Pero no voy a escribir sobre ideas inconexas. Quiero hablar acerca de la inspiración de un escritor. De dónde viene. A dónde va. Cómo se mantiene viva…
Un escritor sin inspiración es como un maniquí desnudo, como respirar hidrógeno en lugar de oxígeno, como un zapato sin su pareja, lo mismo que un calcetín solitario, como un bebé sin el pecho de su madre, como una fuente vacía. ¿Quién lo dice? Yo, que escribo, puedo afirmarlo. La inspiración son las ansias de compartir, de contar, de escribir, de escupir sobre el papel todas esas manchitas negras que van formando un mensaje con contenido, con sentido, con forma, que van expresando una idea, el conjunto que lo es todo en un instante. Si se desvanece alguno de sus elementos, ya no nos queda nada. Un papel en blanco y el cursor con su incansable parpadeo.
Escribir es compartir una visión, un ideal, un pensamiento. Plasmarlo, dibujarlo, eternizarlo. Es permitir que todo lector entre en nuestra mente, vea el mundo a través de nuestros ojos y comprenda alguna idea esencial de nuestra cabeza, capaz de haber inventado un mundo, una historia, un momento, una fantasía. Nuestro escrito puede ser una crítica o puede regalar colores nuevos que dan vida a criaturas antes inimaginables, que llenan de riqueza el tiempo de lectura. Puede resultar una tarea amarga si el trabajo final es cruento. Pero también puede ser una creación bonita.
Si pretendemos opinar, más vale que sea con fundamento. Para hablar hay que saber. O tal vez no, pues las palabras valen el instante en el que existen. Después desaparecen.

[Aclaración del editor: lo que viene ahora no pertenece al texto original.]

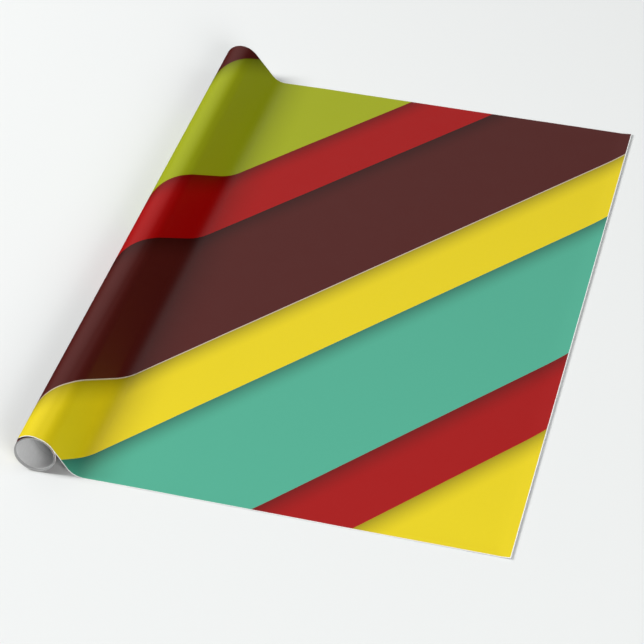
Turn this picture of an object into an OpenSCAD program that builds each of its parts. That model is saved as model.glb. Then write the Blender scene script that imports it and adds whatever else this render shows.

Hay mensajes, sin embargo, que quedan grabados en la memoria, que nos marcan definitivamente.
Estamos hablando de escribir, no de parlotear. De instruir con coherencia. Así es que al escritor que desee realizar esta misión, solo le queda servirse de su inspiración, alargar la mano firme para retenerla con mimo. Y si la deja escapar, si la pierde entre tanto ruido…, quedará condenado a un silencio sepulcral.